* _Set exercise_
Each line from the start of the data below through the one containing "import Module from" must be reproduced exactly.

══════

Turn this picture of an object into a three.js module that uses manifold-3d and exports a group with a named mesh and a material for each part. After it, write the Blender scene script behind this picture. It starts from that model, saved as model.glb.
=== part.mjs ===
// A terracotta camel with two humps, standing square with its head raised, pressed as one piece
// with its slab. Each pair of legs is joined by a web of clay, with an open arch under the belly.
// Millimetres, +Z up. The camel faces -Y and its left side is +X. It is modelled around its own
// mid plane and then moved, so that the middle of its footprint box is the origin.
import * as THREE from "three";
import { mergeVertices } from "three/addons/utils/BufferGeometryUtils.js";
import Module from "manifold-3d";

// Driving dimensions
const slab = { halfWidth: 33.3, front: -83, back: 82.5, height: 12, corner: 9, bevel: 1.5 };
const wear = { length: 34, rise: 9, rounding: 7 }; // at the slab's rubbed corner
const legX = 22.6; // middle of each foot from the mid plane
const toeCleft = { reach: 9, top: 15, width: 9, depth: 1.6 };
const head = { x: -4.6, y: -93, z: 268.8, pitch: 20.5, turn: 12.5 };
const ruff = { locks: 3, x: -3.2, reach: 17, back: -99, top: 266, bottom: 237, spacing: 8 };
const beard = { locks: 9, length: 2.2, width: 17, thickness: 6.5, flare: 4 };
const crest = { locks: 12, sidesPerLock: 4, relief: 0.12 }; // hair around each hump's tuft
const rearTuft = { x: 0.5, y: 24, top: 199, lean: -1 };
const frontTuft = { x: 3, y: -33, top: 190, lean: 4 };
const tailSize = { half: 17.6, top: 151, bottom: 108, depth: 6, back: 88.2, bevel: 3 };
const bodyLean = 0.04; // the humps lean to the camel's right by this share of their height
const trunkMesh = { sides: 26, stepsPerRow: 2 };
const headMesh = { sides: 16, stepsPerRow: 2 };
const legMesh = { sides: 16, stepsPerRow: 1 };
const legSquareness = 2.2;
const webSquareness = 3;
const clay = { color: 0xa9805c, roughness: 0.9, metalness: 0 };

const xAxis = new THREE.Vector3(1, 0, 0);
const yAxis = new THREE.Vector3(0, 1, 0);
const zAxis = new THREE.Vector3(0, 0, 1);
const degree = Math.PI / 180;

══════

* _Solution for this task_
Turn this picture of an object into a three.js module that uses manifold-3d and exports a group with a named mesh and a material for each part. After it, write the Blender scene script behind this picture. It starts from that model, saved as model.glb.
=== part.mjs ===
// A terracotta camel with two humps, standing square with its head raised, pressed as one piece
// with its slab. Each pair of legs is joined by a web of clay, with an open arch under the belly.
// Millimetres, +Z up. The camel faces -Y and its left side is +X. It is modelled around its own
// mid plane and then moved, so that the middle of its footprint box is the origin.
import * as THREE from "three";
import { mergeVertices } from "three/addons/utils/BufferGeometryUtils.js";
import Module from "manifold-3d";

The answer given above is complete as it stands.